### Stated problem:
Your task is to print the material below exactly as presented.

### Provided data:

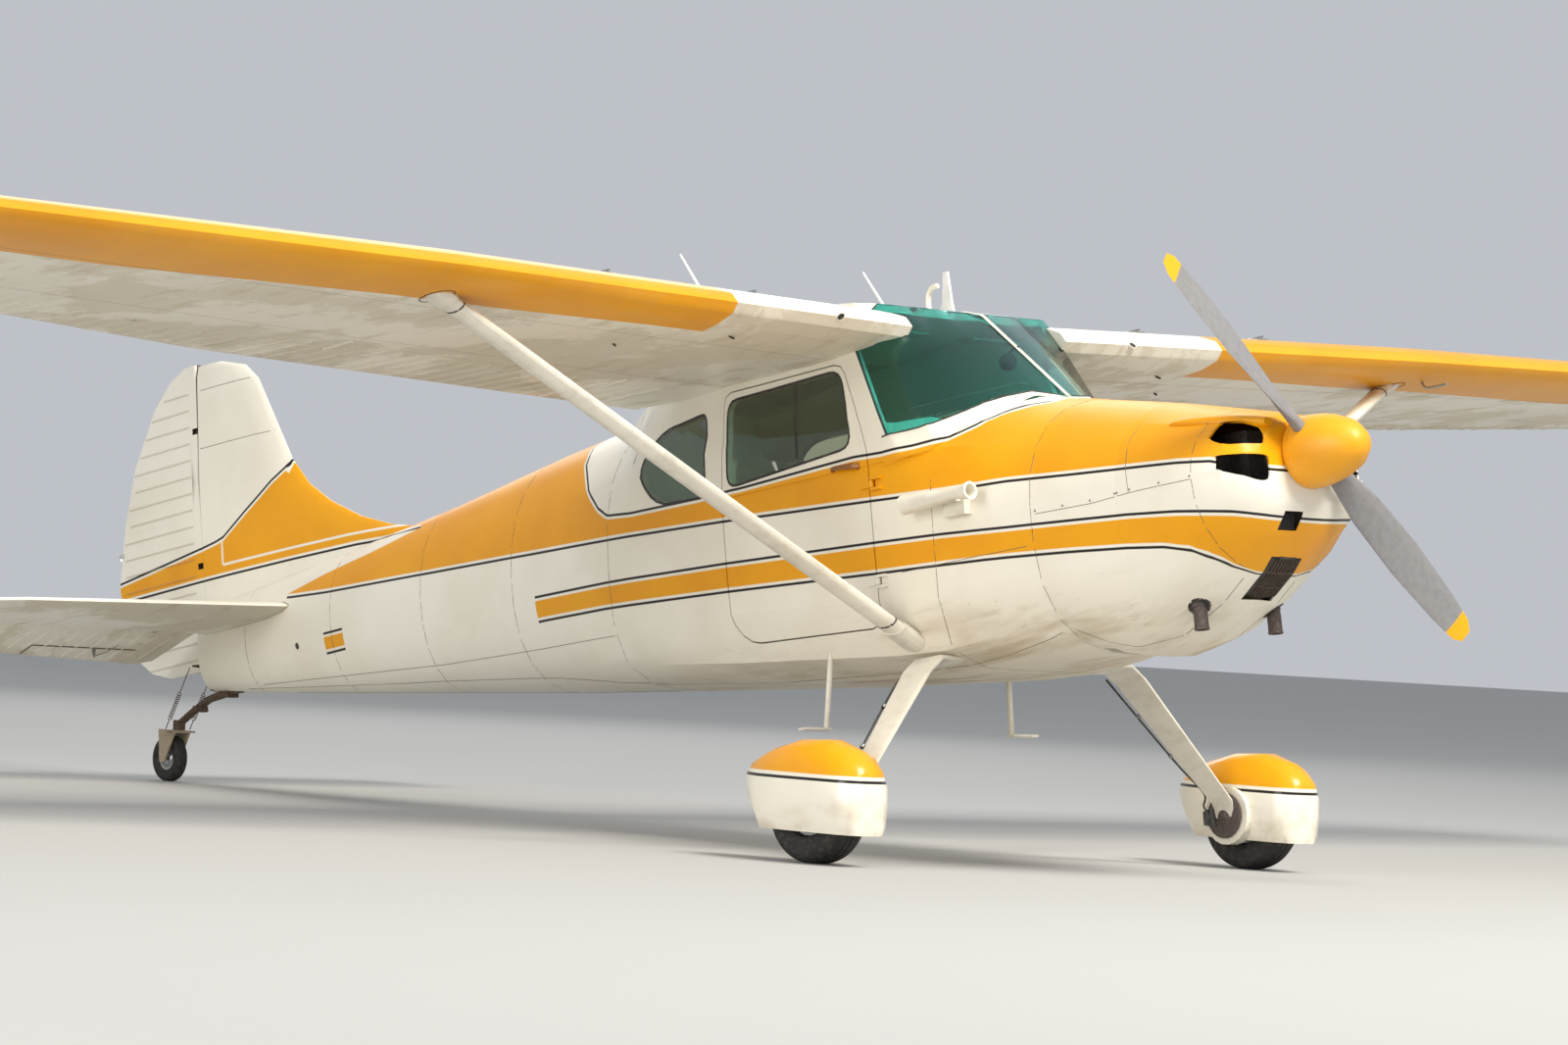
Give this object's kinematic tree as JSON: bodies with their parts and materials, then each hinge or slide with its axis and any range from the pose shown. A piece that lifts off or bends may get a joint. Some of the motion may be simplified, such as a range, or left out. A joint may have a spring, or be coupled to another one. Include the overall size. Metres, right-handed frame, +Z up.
{
  "type": "light aircraft",
  "caption": "High-wing, strut-braced, four-seat light aircraft with a tail wheel, faired main wheels and a fixed-pitch propeller, parked on its gear.",
  "frame": {"origin": "on the floor, under the middle of the aircraft's plan", "axes": "+X forward along the floor, +Y to the pilot's left, +Z up; the airframe sits 10 degrees nose-up in this frame"},
  "size_m": [7.5758, 10.9728, 2.2429],
  "materials": {
    "white_paint": "gloss cream white, weathered",
    "yellow_paint": "gloss golden yellow",
    "tinted_glazing": "clear, green tint",
    "side_glazing": "clear, grey tint",
    "tyre": "worn matt",
    "bare_metal": "satin",
    "engine_metal": "matt, dirty",
    "rusty_steel": "rusty, dirty",
    "frame_steel": "satin",
    "black_trim": "matt",
    "aerial_white": "gloss",
    "seat_cloth": "woven"
  },
  "bodies": {
    "airframe": {"aerial_blade": "aerial_white", "aerial_roof": "aerial_white", "aerial_wing": "aerial_white", "air_filter": "black_trim", "boot_cowl": "white_paint", "cabin_shell": "white_paint", "cowling": "yellow_paint", "engine": "engine_metal", "exhaust_left": "rusty_steel", "exhaust_right": "rusty_steel", "fin": "white_paint", "front_seat_frame_left": "frame_steel", "front_seat_frame_right": "frame_steel", "front_seat_left": "seat_cloth", "front_seat_right": "seat_cloth", "gear_leg_left": "white_paint", "gear_leg_right": "white_paint", "instrument_panel": "black_trim", "nose_bowl": "yellow_paint", "rear_seat": "seat_cloth", "rear_seat_frame": "frame_steel", "rear_window_left": "side_glazing", "rear_window_right": "side_glazing", "roof_tube": "aerial_white", "stabilizer": "white_paint", "step_left": "white_paint", "step_right": "white_paint", "strut_left": "white_paint", "strut_right": "white_paint", "tail_cone": "white_paint", "tail_spring": "rusty_steel", "venturi": "white_paint", "wheel_fairing_left": "white_paint", "wheel_fairing_right": "white_paint", "windshield": "tinted_glazing", "wing_left": "white_paint", "wing_right": "white_paint"},
    "propeller": {"propeller": "bare_metal", "spinner": "yellow_paint"},
    "left_wheel": {"tyre_left": "tyre", "wheel_left": "white_paint"},
    "right_wheel": {"tyre_right": "tyre", "wheel_right": "white_paint"},
    "tail_fork": {"tail_fork": "rusty_steel"},
    "tail_wheel": {"tail_tyre": "tyre", "tail_hub": "bare_metal"},
    "left_door": {"door_left": "white_paint", "door_window_left": "side_glazing"},
    "right_door": {"door_right": "white_paint", "door_window_right": "side_glazing"},
    "left_aileron": {"aileron_left": "white_paint"},
    "right_aileron": {"aileron_right": "white_paint"},
    "left_flap": {"flap_left": "white_paint"},
    "right_flap": {"flap_right": "white_paint"},
    "elevator": {"elevator": "white_paint"},
    "rudder": {"rudder": "white_paint"}
  },
  "joints": [
    {"name": "propeller_spin", "type": "hinge", "parent": "airframe", "child": "propeller", "pos_m": [3.56278, 0, 1.58215], "axis": [0.9848, 0, 0.1736], "continuous": true},
    {"name": "left_wheel_spin", "type": "hinge", "parent": "airframe", "child": "left_wheel", "pos_m": [2.2521, 1.13792, 0.20416], "axis": [0, 1, 0], "continuous": true},
    {"name": "right_wheel_spin", "type": "hinge", "parent": "airframe", "child": "right_wheel", "pos_m": [2.2521, -1.13792, 0.20416], "axis": [0, 1, 0], "continuous": true},
    {"name": "tail_fork_steer", "type": "hinge", "parent": "airframe", "child": "tail_fork", "pos_m": [-3.28256, 0, 0.23083], "axis": [0, 0, 1], "range_deg": [-24, 24]},
    {"name": "tail_wheel_spin", "type": "hinge", "parent": "tail_fork", "child": "tail_wheel", "pos_m": [-3.34098, 0, 0.10256], "axis": [0, 1, 0], "continuous": true},
    {"name": "left_door_swing", "type": "hinge", "parent": "airframe", "child": "left_door", "pos_m": [1.81679, 0.54102, 1.27429], "axis": [-0.1736, 0, 0.9848], "range_deg": [-75, 0]},
    {"name": "right_door_swing", "type": "hinge", "parent": "airframe", "child": "right_door", "pos_m": [1.81679, -0.54102, 1.27429], "axis": [-0.1736, 0, 0.9848], "range_deg": [0, 75]},
    {"name": "left_aileron_turn", "type": "hinge", "parent": "airframe", "child": "left_aileron", "pos_m": [0.52225, 2.5527, 1.84548], "axis": [0.0857, 0.9949, 0.0535], "range_deg": [-14, 20]},
    {"name": "right_aileron_turn", "type": "hinge", "parent": "airframe", "child": "right_aileron", "pos_m": [0.52225, -2.5527, 1.84548], "axis": [0.0857, -0.9949, 0.0535], "range_deg": [-20, 14]},
    {"name": "left_flap_turn", "type": "hinge", "parent": "airframe", "child": "left_flap", "pos_m": [0.61463, 0.6096, 1.73309], "axis": [-0.0071, 0.9991, 0.0407], "range_deg": [-40, 0]},
    {"name": "right_flap_turn", "type": "hinge", "parent": "airframe", "child": "right_flap", "pos_m": [0.61463, -0.6096, 1.73309], "axis": [-0.0071, -0.9991, 0.0407], "range_deg": [0, 40]},
    {"name": "elevator_turn", "type": "hinge", "parent": "airframe", "child": "elevator", "pos_m": [-3.00515, 0, 0.69744], "axis": [0, 1, 0], "range_deg": [-8, 46]},
    {"name": "rudder_turn", "type": "hinge", "parent": "airframe", "child": "rudder", "pos_m": [-3.17327, 0, 1.16816], "axis": [-0.1736, 0, 0.9848], "range_deg": [-16, 16]}
  ],
  "couplings": [
    {"joint": "right_flap_turn", "follows": "left_flap_turn", "ratio": -1}
  ]
}
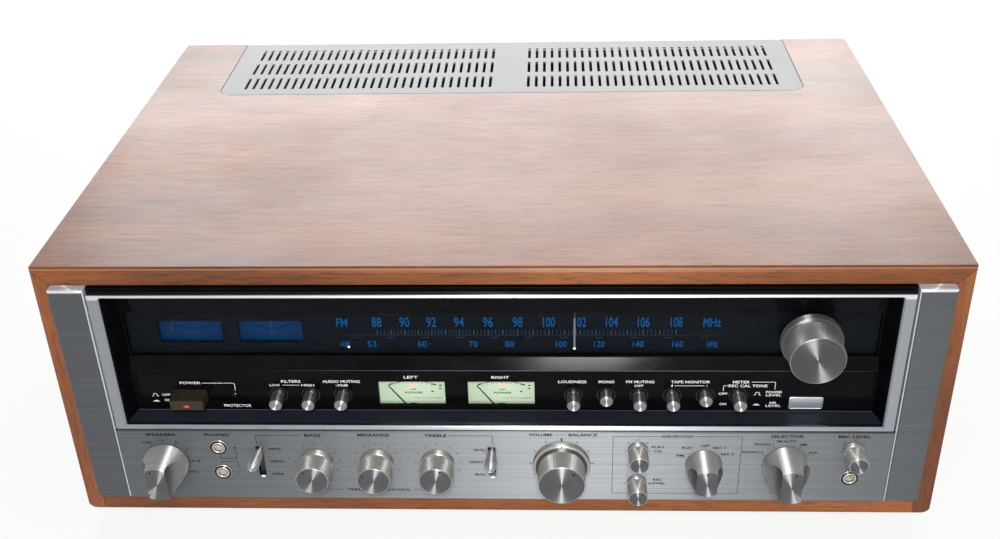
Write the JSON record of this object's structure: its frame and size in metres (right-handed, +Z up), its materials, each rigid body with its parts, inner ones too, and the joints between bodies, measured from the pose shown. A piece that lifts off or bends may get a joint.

### Full solution:
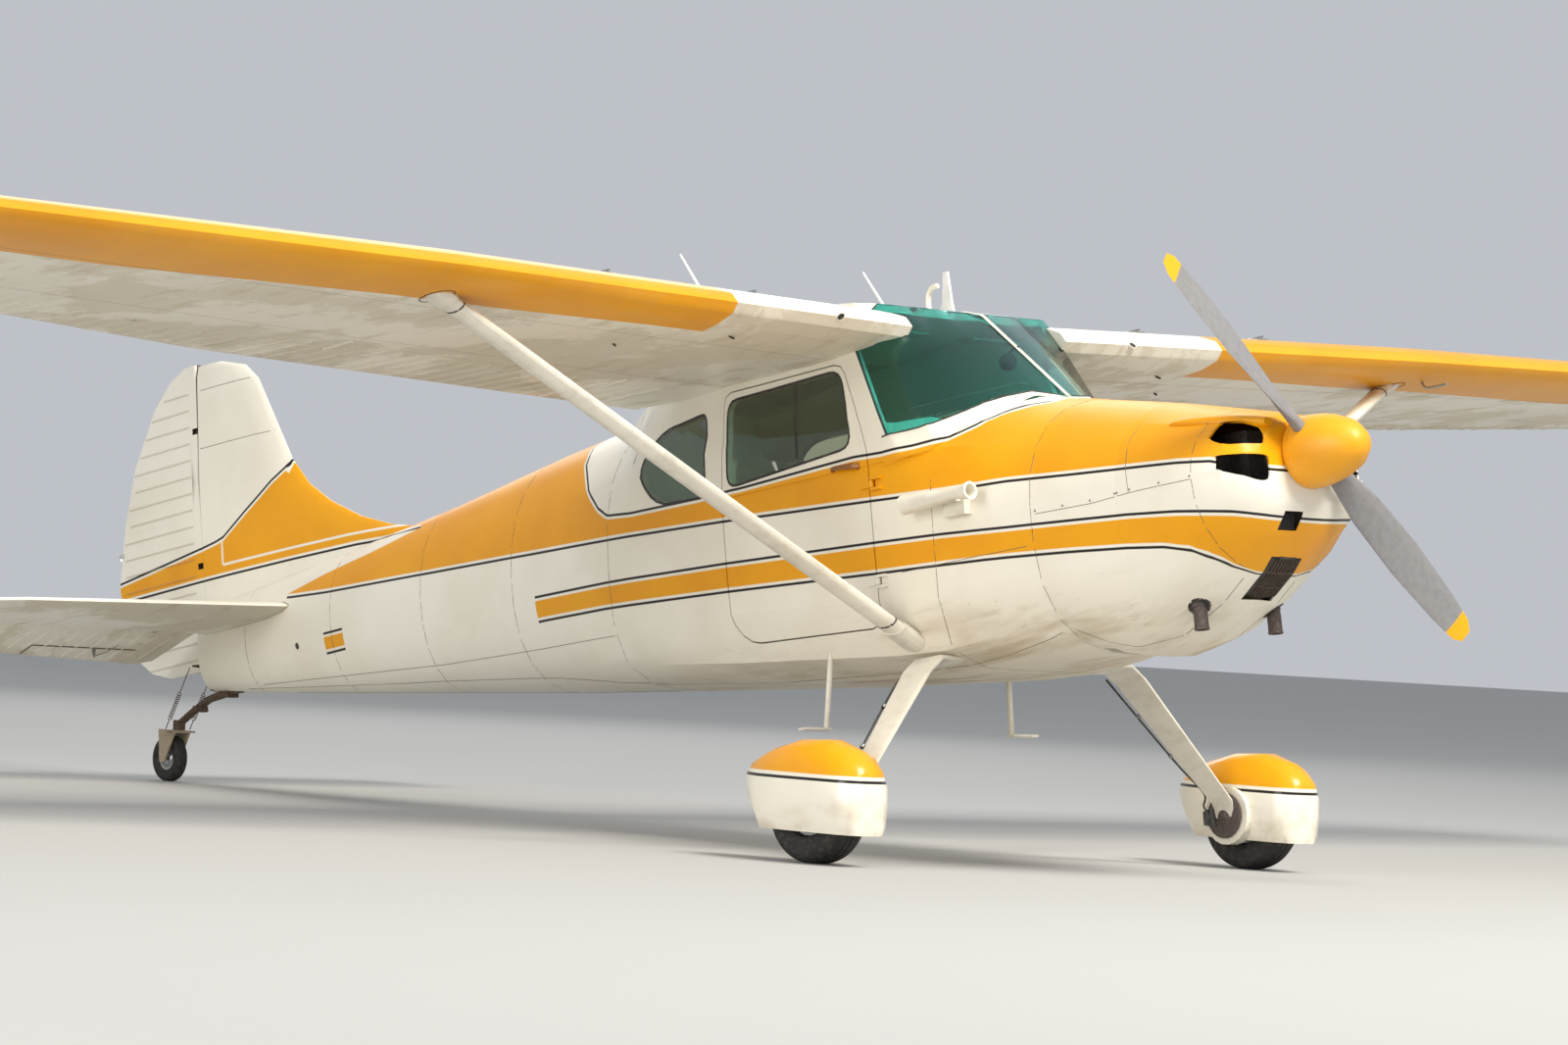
Give this object's kinematic tree as JSON: bodies with their parts and materials, then each hinge or slide with its axis and any range from the pose shown. A piece that lifts off or bends may get a joint. Some of the motion may be simplified, such as a range, or left out. A joint may have a spring, or be coupled to another one. Include the overall size. Metres, right-handed frame, +Z up.
{
  "type": "light aircraft",
  "caption": "High-wing, strut-braced, four-seat light aircraft with a tail wheel, faired main wheels and a fixed-pitch propeller, parked on its gear.",
  "frame": {"origin": "on the floor, under the middle of the aircraft's plan", "axes": "+X forward along the floor, +Y to the pilot's left, +Z up; the airframe sits 10 degrees nose-up in this frame"},
  "size_m": [7.5758, 10.9728, 2.2429],
  "materials": {
    "white_paint": "gloss cream white, weathered",
    "yellow_paint": "gloss golden yellow",
    "tinted_glazing": "clear, green tint",
    "side_glazing": "clear, grey tint",
    "tyre": "worn matt",
    "bare_metal": "satin",
    "engine_metal": "matt, dirty",
    "rusty_steel": "rusty, dirty",
    "frame_steel": "satin",
    "black_trim": "matt",
    "aerial_white": "gloss",
    "seat_cloth": "woven"
  },
  "bodies": {
    "airframe": {"aerial_blade": "aerial_white", "aerial_roof": "aerial_white", "aerial_wing": "aerial_white", "air_filter": "black_trim", "boot_cowl": "white_paint", "cabin_shell": "white_paint", "cowling": "yellow_paint", "engine": "engine_metal", "exhaust_left": "rusty_steel", "exhaust_right": "rusty_steel", "fin": "white_paint", "front_seat_frame_left": "frame_steel", "front_seat_frame_right": "frame_steel", "front_seat_left": "seat_cloth", "front_seat_right": "seat_cloth", "gear_leg_left": "white_paint", "gear_leg_right": "white_paint", "instrument_panel": "black_trim", "nose_bowl": "yellow_paint", "rear_seat": "seat_cloth", "rear_seat_frame": "frame_steel", "rear_window_left": "side_glazing", "rear_window_right": "side_glazing", "roof_tube": "aerial_white", "stabilizer": "white_paint", "step_left": "white_paint", "step_right": "white_paint", "strut_left": "white_paint", "strut_right": "white_paint", "tail_cone": "white_paint", "tail_spring": "rusty_steel", "venturi": "white_paint", "wheel_fairing_left": "white_paint", "wheel_fairing_right": "white_paint", "windshield": "tinted_glazing", "wing_left": "white_paint", "wing_right": "white_paint"},
    "propeller": {"propeller": "bare_metal", "spinner": "yellow_paint"},
    "left_wheel": {"tyre_left": "tyre", "wheel_left": "white_paint"},
    "right_wheel": {"tyre_right": "tyre", "wheel_right": "white_paint"},
    "tail_fork": {"tail_fork": "rusty_steel"},
    "tail_wheel": {"tail_tyre": "tyre", "tail_hub": "bare_metal"},
    "left_door": {"door_left": "white_paint", "door_window_left": "side_glazing"},
    "right_door": {"door_right": "white_paint", "door_window_right": "side_glazing"},
    "left_aileron": {"aileron_left": "white_paint"},
    "right_aileron": {"aileron_right": "white_paint"},
    "left_flap": {"flap_left": "white_paint"},
    "right_flap": {"flap_right": "white_paint"},
    "elevator": {"elevator": "white_paint"},
    "rudder": {"rudder": "white_paint"}
  },
  "joints": [
    {"name": "propeller_spin", "type": "hinge", "parent": "airframe", "child": "propeller", "pos_m": [3.56278, 0, 1.58215], "axis": [0.9848, 0, 0.1736], "continuous": true},
    {"name": "left_wheel_spin", "type": "hinge", "parent": "airframe", "child": "left_wheel", "pos_m": [2.2521, 1.13792, 0.20416], "axis": [0, 1, 0], "continuous": true},
    {"name": "right_wheel_spin", "type": "hinge", "parent": "airframe", "child": "right_wheel", "pos_m": [2.2521, -1.13792, 0.20416], "axis": [0, 1, 0], "continuous": true},
    {"name": "tail_fork_steer", "type": "hinge", "parent": "airframe", "child": "tail_fork", "pos_m": [-3.28256, 0, 0.23083], "axis": [0, 0, 1], "range_deg": [-24, 24]},
    {"name": "tail_wheel_spin", "type": "hinge", "parent": "tail_fork", "child": "tail_wheel", "pos_m": [-3.34098, 0, 0.10256], "axis": [0, 1, 0], "continuous": true},
    {"name": "left_door_swing", "type": "hinge", "parent": "airframe", "child": "left_door", "pos_m": [1.81679, 0.54102, 1.27429], "axis": [-0.1736, 0, 0.9848], "range_deg": [-75, 0]},
    {"name": "right_door_swing", "type": "hinge", "parent": "airframe", "child": "right_door", "pos_m": [1.81679, -0.54102, 1.27429], "axis": [-0.1736, 0, 0.9848], "range_deg": [0, 75]},
    {"name": "left_aileron_turn", "type": "hinge", "parent": "airframe", "child": "left_aileron", "pos_m": [0.52225, 2.5527, 1.84548], "axis": [0.0857, 0.9949, 0.0535], "range_deg": [-14, 20]},
    {"name": "right_aileron_turn", "type": "hinge", "parent": "airframe", "child": "right_aileron", "pos_m": [0.52225, -2.5527, 1.84548], "axis": [0.0857, -0.9949, 0.0535], "range_deg": [-20, 14]},
    {"name": "left_flap_turn", "type": "hinge", "parent": "airframe", "child": "left_flap", "pos_m": [0.61463, 0.6096, 1.73309], "axis": [-0.0071, 0.9991, 0.0407], "range_deg": [-40, 0]},
    {"name": "right_flap_turn", "type": "hinge", "parent": "airframe", "child": "right_flap", "pos_m": [0.61463, -0.6096, 1.73309], "axis": [-0.0071, -0.9991, 0.0407], "range_deg": [0, 40]},
    {"name": "elevator_turn", "type": "hinge", "parent": "airframe", "child": "elevator", "pos_m": [-3.00515, 0, 0.69744], "axis": [0, 1, 0], "range_deg": [-8, 46]},
    {"name": "rudder_turn", "type": "hinge", "parent": "airframe", "child": "rudder", "pos_m": [-3.17327, 0, 1.16816], "axis": [-0.1736, 0, 0.9848], "range_deg": [-16, 16]}
  ],
  "couplings": [
    {"joint": "right_flap_turn", "follows": "left_flap_turn", "ratio": -1}
  ]
}
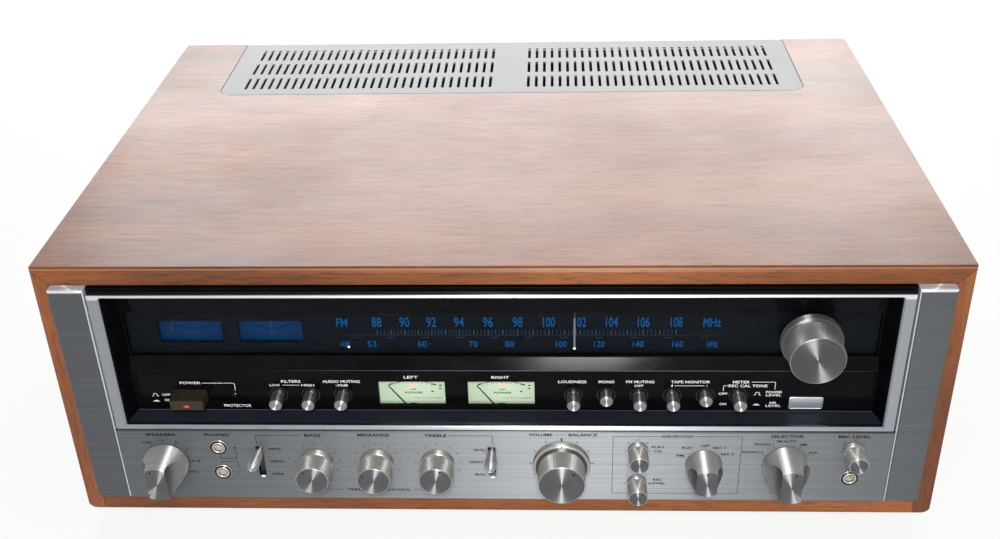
Write the JSON record of this object's structure: its frame and size in metres (right-handed, +Z up), its materials, each rigid body with its parts, inner ones too, and the joints between bodies, measured from the pose shown. A piece that lifts off or bends may get a joint.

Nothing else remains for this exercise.